A Safe place

The past few years have shattered the illusion of a safe place. Homes, schools and shopping malls are becoming fortresses. We all know what has happened to airplane travel. And now, the Boston marathon has been hit. The marathon is a unique combination of sporting event and a parade. I have been fortunate to have participated in the Boston marathon, so I am taking this personally.
Sometimes I still can’t believe that I ran the Boston marathon. This is a world-class event, and I got to participate. I was never an athlete in school. I was small, had no talent, and was busy with Speech and Choir, so not being an athlete did not bother me. I only started running when Bill gave me an iPod Nano for my 49th birthday, and I had to find some use for it. 6 months later I ran the Portland marathon in 4:20, and no one was more surprised than I was. The next year I qualified for Boston, and thought that was an opportunity I shouldn’t pass up.

I trained all winter, which was hard.
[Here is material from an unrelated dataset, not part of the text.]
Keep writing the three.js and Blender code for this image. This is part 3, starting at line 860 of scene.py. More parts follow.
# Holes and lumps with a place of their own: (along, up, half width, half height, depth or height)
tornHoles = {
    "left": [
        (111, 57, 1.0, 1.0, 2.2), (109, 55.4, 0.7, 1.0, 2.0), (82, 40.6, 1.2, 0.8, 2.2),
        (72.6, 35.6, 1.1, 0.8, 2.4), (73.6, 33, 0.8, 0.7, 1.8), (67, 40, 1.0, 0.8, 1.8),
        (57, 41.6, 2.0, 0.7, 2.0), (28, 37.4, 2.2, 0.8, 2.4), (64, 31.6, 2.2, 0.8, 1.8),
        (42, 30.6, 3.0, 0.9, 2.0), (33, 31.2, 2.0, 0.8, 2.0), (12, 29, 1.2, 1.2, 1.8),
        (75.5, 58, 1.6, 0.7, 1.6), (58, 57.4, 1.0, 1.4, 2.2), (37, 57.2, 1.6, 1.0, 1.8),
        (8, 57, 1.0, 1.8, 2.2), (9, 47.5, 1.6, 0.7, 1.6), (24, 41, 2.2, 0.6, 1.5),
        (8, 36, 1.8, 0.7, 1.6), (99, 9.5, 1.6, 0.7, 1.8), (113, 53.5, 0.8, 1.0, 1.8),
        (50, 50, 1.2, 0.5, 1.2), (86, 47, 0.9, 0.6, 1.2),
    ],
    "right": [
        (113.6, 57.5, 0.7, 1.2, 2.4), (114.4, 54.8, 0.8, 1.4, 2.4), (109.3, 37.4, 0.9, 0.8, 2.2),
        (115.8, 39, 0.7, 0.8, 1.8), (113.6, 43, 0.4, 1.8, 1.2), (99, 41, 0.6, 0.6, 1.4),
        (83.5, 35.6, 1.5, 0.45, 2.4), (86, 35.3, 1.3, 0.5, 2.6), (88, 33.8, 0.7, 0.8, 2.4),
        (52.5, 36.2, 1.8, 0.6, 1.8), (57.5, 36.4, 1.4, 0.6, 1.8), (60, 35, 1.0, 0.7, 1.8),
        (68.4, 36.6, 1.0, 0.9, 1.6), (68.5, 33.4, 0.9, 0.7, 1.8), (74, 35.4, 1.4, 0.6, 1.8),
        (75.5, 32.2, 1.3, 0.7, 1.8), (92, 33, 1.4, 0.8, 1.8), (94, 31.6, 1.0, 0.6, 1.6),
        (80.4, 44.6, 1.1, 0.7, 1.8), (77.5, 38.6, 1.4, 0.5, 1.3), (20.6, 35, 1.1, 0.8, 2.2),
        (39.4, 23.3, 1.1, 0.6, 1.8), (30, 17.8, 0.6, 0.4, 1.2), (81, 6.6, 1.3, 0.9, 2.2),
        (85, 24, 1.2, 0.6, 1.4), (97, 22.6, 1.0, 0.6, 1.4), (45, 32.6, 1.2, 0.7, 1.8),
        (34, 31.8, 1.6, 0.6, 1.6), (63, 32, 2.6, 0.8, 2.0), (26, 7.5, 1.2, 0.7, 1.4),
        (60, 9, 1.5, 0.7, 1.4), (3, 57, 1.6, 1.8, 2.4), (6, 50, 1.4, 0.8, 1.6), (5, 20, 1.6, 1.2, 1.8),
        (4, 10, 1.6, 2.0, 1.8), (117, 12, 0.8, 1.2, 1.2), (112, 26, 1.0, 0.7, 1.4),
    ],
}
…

But that April, Bill and I both went to Boston for the big adventure. I had run Portland twice so I thought I knew what to expect, but everything about the Boston marathon experience was enormous. The Expo went on forever and the crowds were huge. These were the fittest people on the planet, fantastic athletes. What in the world was I doing there? It was such an honor to be included.

The race route is different than Portland, because they bus you 26 miles out of the city, and you run through a bunch of towns to get back to Boston. It is fun and interesting to pass through these small towns, to see all of the homes and Main Streets. There is no school, so the roads are lined with families and kids. Tables are piled with treats, tissue boxes, water, and Vaseline that they hand out freely with a shout and a smile. People call out your name (printed on your running bib), the kids have their hands out for high fives. There is noise, the entire 26.2 miles.
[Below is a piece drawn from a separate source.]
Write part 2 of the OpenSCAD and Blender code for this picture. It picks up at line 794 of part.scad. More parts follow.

Training runs are loaded with anxiety. You worry about cars coming around corners or out of driveways, dogs, or getting injured when many miles from home. Carrying water and food is a drag. It can be boring, and exhausting, and not fun.
Races are the payoff. You get to run in the middle of the street, have people hand out water and sports drinks (we get a choice!), are entertained by the hand-made signs, costumes, and decorations. Runners are cheered on along the entire route. It is a safe place.

I remember the Boston finish area with crystal clarity. It was the same, each time I raced it. The last few miles last forever, as you leave the small-town atmosphere and get into the city. The roads get wider and less interesting. You can see the buildings in the distance, and they don’t seem to get any bigger as you get closer. (Are you really getting closer? It doesn’t feel like it). Then, finally, you turn the corner and see the large sign with the time ticking up, measuring the fractions of a second that matter, here. The finish is right up ahead, and you give it everything you have, to leave it all on the course. It all seems so clear now – the runners next to you and just ahead of you, the officials to the side, the finish line on the ground that the fastest marathon runners in the world crossed – OK, it was about 2 hours ago, but it was the same race! You feel the exhaustion, the exhilaration, the pride. You wish your old PE teacher could see you now.
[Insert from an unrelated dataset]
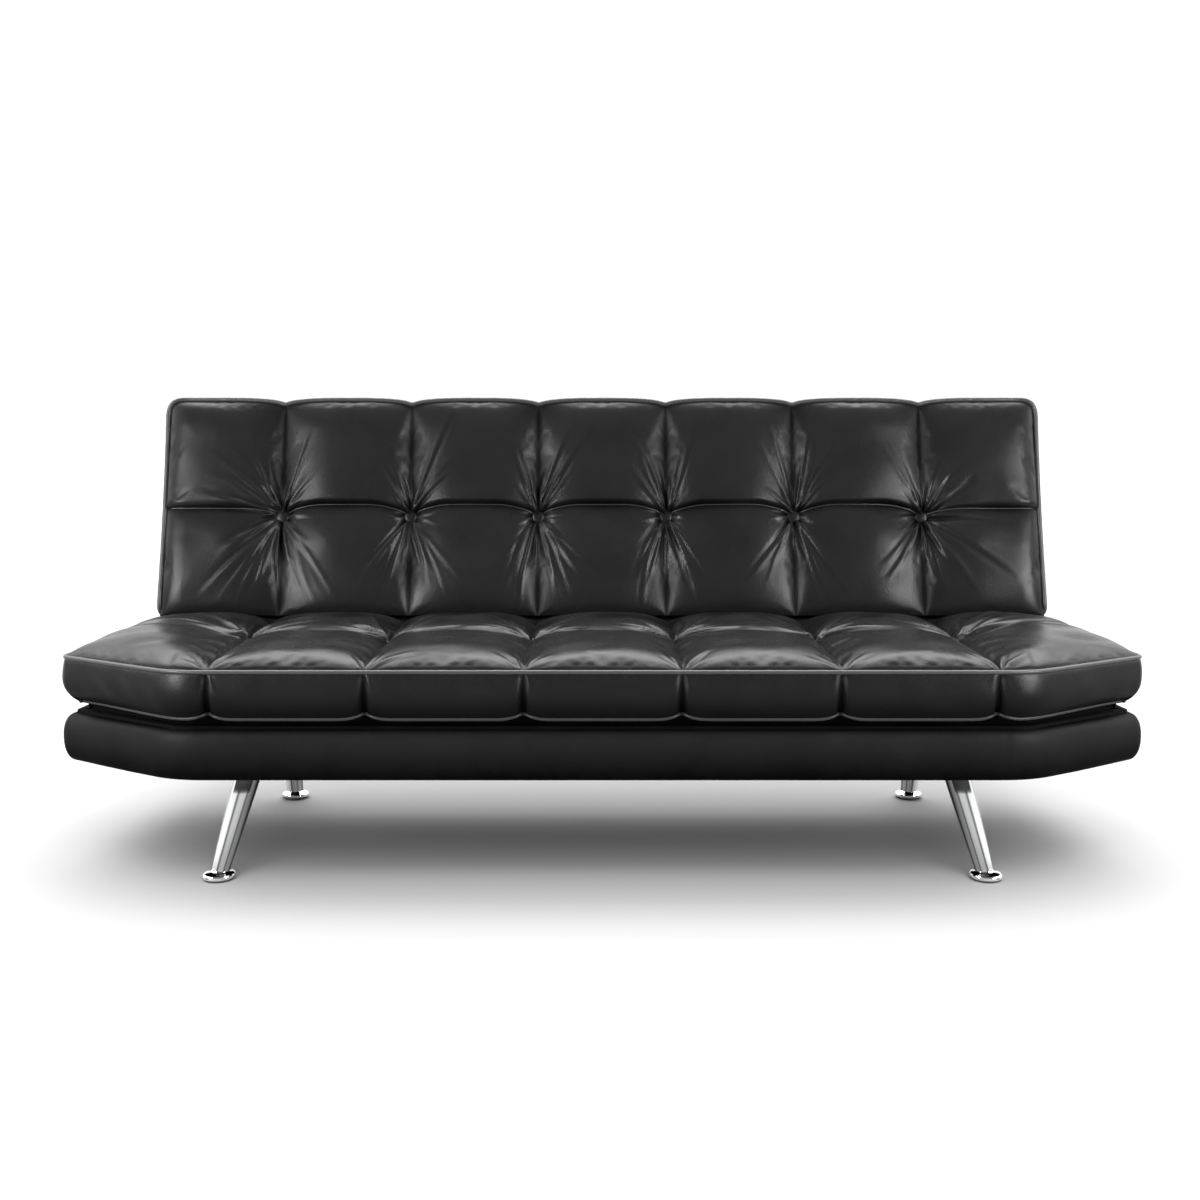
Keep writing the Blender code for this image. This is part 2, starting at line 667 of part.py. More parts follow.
def make_pawl_spring(side, word, sofa):
    """A bent leaf behind the base, its free end up beside the pawl's tail."""
    tail = Vector(pawl_at()) - pawl_direction() * PAWL_TAIL
    root = Vector((BASE_REAR + 2 * BRACKET_THICKNESS, bracket_foot() + SPRING_LIFT))
    tip = tail - Vector((SPRING_CLEARANCE / 3, SPRING_CLEARANCE))
    bend = Vector((tip.x, root.y))
    out, up = Vector((SPRING_THICKNESS, 0)), Vector((0, SPRING_THICKNESS))
    leaf = [root, bend + out, tip + out, tip, bend + up, root + up]
    ends = plate_ends(side, *ratchet_plane())
    finish(f"{word}_pawl_spring", prism_x(leaf, *ends), "zinc_steel", sofa)


def make_hinge(side, word, sofa, hinge):
    """One click-clack hinge. From the middle outwards: bracket, ratchet with pawl, arm."""
    make_bracket(side, word, sofa)
    inner = bracket_plane()[0]
    make_pin(f"{word}_hinge_pin", side, hinge_at(), PIN_RADIUS, PIN_HEAD_RADIUS, inner, arm_plane()[1], sofa)
    outer = ratchet_plane()[1]
    make_pin(f"{word}_pawl_pin", side, pawl_at(), PAWL_PIN_RADIUS, PAWL_PIN_HEAD, inner, outer, sofa)
    make_arm(side, word, hinge)
    make_ratchet(side, word, hinge)
    make_pawl(side, word, sofa)
    make_pawl_spring(side, word, sofa)


def main():
    clear_scene()
    sofa = empty("sofa", location=(0, FRONT_Y, 0))
    hinge = empty("backrest_hinge", sofa, (0, HINGE_DEPTH, HINGE_HEIGHT), BACK_LEAN)
    make_base(sofa)
    make_legs(sofa)
    make_seat(sofa)
    make_back_pad(hinge)
    make_buttons(hinge)
    make_back_frame(hinge)
    make_back_piping(hinge)
    for side, word in ((-1, "left"), (1, "right")):
        make_hinge(side, word, sofa, hinge)
    bpy.context.view_layer.update()


main()
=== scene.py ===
# %% [markdown]
# # A click-clack sofa bed in black leather
# The sofa's working parts come ready made: the rails, hinges, plates and glides are a fixed frame.
# This lesson makes what the eye sees first, which is tufted leather, piping and chrome. Each new piece is
# a surface worked out with numpy, and the two big cushions then go through Blender's Cloth, so that the
# leather swells between its seams as a stuffed cover does.

# %% The frame
import json
from math import atan2, cos, pi, radians, sin, tan

import bmesh
import bpy
import numpy as np
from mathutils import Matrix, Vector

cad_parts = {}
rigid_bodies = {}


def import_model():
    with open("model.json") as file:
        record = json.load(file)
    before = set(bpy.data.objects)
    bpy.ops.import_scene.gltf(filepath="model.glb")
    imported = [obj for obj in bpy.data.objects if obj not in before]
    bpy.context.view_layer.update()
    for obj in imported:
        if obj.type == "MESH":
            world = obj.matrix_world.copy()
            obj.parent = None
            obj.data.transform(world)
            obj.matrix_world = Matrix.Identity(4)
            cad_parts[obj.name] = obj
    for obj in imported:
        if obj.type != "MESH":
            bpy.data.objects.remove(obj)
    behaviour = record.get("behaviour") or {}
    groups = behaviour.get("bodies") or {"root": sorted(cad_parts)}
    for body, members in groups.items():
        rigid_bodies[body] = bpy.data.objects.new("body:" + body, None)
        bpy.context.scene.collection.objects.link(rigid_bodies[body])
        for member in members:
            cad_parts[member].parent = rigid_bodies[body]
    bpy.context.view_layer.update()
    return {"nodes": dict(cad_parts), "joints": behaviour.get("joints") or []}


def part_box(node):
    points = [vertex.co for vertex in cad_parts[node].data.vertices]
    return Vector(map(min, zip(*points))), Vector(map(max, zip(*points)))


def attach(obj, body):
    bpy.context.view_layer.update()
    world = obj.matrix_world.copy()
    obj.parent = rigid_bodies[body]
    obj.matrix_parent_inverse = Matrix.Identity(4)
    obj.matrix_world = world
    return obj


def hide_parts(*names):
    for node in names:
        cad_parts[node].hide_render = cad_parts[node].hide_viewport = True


for spare in list(bpy.data.objects):
    bpy.data.objects.remove(spare)
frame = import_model()
hinge = frame["joints"][0]["pos_m"]
seat_low, seat_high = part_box("seat_pad")
front_y = seat_low.y

# %% [markdown]
# ## Two helpers for surfaces
# A surface is a grid of points: rows and columns, three numbers each. Several grids make one closed
# piece where their edge points coincide, so the piece is built loose and its doubles are merged.
# A number goes with each point that says how worn the leather is there and how much painted shade,
# highlight or reflection it gets. The material reads it later.

# %% Grids to meshes
def quads(rows, cols, start):
    """The corners of every square of a grid whose points are numbered row by row from start."""
    first = (start + np.arange(rows - 1)[:, None] * cols + np.arange(cols - 1)).ravel()
    return np.stack([first, first + 1, first + 1 + cols, first + cols], axis=1)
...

Then you cross the line and let it all go. Your time will matter later, but right now you bask in just finishing, cooling down, looking at the shiny medal that a smiling young man placed around your neck. You follow your fellow runners to the tables where water and food await, and you feel the sweat that drenches you now that you are not moving.

Even as I write this, it all comes back, and I can imagine the horror of running into chaos. The marathon is a safe place, and I know that the volunteers sprung into action and became even more heroic than they already were. (Hey, even the average Boston marathon is an incredible feat to pull off) I am confident that the people of Boston responded with all of the grit and ability that they are deservedly known for. We can’t make everything completely safe, and we have to be prepared to deal with awful events. But we don’t have to give up trust and openness. We need to be able to congregrate, and cheer each other on when we do crazy, hard things.

We need safe places, and I pray to God that we will find a way to preserve them.